Tweet.find(:all, :conditions => ["user_id = M AND created_at > now() - interval 1 day"])
Scoping the query to a partition in this way isn't unique to rails (or even to MySQL, with Oracle we can explicitly name the partitions we want a query to hit in SQL). Putting an id range qualifier in the WHERE clause of our SQL statements will work with any application environment. I chose to focus on rails here because of the integer primary keys that rails requires and the challenge that poses. To really integrate this into your rails app, you might create a model that has the partition metadata.

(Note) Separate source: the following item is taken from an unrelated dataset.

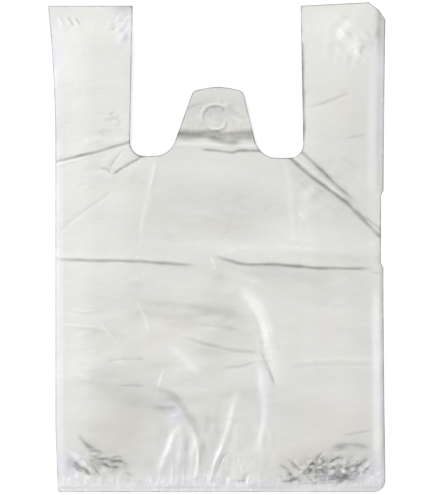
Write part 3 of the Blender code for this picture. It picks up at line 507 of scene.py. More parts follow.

I hope this is helpful to others who are solving real time data challenges with MySQL (with or without rails), I didn't turn up much about how folks manage table partitions when I searched for it. There's an interesting article about using the MySQL scheduler and stored procedures to manage partitions but I found the complexity of developing, testing and deploying code inside MySQL more of a burden than I wanted to carry, so I opted to do it all in ruby and integrate it with the rails app. If readers have any better techniques for managing MySQL table partitions, please post about it!

Table partitioning handles a particular type of data management problem but it won't answer all of our high volume write capacity challenges. Scaling write capacity requires distributing the writes across independent indexes, sharding is the common technique for that. I'm currently investigating HBase, which transparently distributes writes to Hadoop data nodes, possibly in conjunction with an external index (solr or lucene), as an alternative to sharding MySQL. Hadoop is sufficiently scale free for very large workloads but real time data systems has not been its forte. Perhaps that will be a follow up post.